那个时候电视上还不流行宫心计和腹黑术,作为成年人大部分似乎明白在背后恶言别人是件多么幼稚可笑的事,当然仍然有人热衷于某个女生怀孕堕胎和多少个男生开房之类的花边新闻,除了描述之外,还总喜欢加上一些性器官的辱骂,那时候我就会感觉到能和那几只发情的猫头鹰共处一室是件多么幸运的事。
恶言的力量到底有多大,称之为洪水猛兽一点也不过分,幸运的是那时候除了幸免于难,我所结识的人都没成为那猛兽中的一分子。
三
有时候只要你稍微瞅瞅,就会发现你身边通常会出现这样一类人:
他们喜欢抱怨各种实在和虚无,一直在抱怨,会让你觉得这个世界已经没有生活下去的必要了。
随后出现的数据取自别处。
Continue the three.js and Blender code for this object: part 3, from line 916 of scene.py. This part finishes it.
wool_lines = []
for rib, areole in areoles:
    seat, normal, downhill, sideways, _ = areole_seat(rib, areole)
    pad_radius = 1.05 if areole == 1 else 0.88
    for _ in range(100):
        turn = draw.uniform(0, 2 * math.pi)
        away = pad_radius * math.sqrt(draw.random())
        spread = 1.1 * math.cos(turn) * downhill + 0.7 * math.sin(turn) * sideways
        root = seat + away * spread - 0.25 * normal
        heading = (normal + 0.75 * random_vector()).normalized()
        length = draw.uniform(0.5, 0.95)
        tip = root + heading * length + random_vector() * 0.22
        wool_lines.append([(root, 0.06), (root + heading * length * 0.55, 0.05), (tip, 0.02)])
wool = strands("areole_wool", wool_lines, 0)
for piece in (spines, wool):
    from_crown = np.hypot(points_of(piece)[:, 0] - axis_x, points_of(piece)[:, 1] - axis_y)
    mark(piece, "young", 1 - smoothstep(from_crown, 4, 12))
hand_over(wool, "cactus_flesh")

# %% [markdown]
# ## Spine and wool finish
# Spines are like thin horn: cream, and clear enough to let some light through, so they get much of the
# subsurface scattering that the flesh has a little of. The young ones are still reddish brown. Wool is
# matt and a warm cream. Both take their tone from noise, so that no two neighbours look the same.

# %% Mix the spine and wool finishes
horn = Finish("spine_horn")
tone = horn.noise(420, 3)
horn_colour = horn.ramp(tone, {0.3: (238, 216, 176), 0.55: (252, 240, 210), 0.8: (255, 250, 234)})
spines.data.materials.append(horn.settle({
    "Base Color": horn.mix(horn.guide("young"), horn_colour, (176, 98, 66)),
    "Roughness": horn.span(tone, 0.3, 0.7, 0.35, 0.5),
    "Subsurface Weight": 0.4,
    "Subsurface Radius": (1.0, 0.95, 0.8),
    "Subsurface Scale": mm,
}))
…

他们热衷于攻击认识或不认识的,台前还假装是朋友的,背后已经被他们攻击得快发臭了,只要攻击的导火索一引爆,他们恨不得让那个对象连粒子都不存在,那时候,我就会借用一下周濂先生的话,你永远无法阻止一条不去吃屎的狗。
他们兴奋于对别人的恶言品足,“傻逼,丑逼”是他们恶言词库里最低级别的。
他们总是认为自己是真实而纯粹的人,他们说自己敢于表露心声,是最真实最纯粹的人,纯粹的前一秒还和你握手,后一秒已经聚集在一起为你的不堪添油加醋了。
他们还一直自我感觉良好,觉得这世间再也找不到像他们这么完美的品种了,哪怕恐龙复活了,他们也还是珍稀动物。
他们认为自己是可爱而不是可笑,更可怕的一点是,他们通常还会把对这一切毫不感兴趣的你拉入其中。如果你没稳住,估计不久你就真的成了当初你讨厌的那个人了。
愿可笑变得优雅,对于存在可笑主义者来说,除了偷偷用他们的牙刷来刷马桶,估计再没有别的好办法了。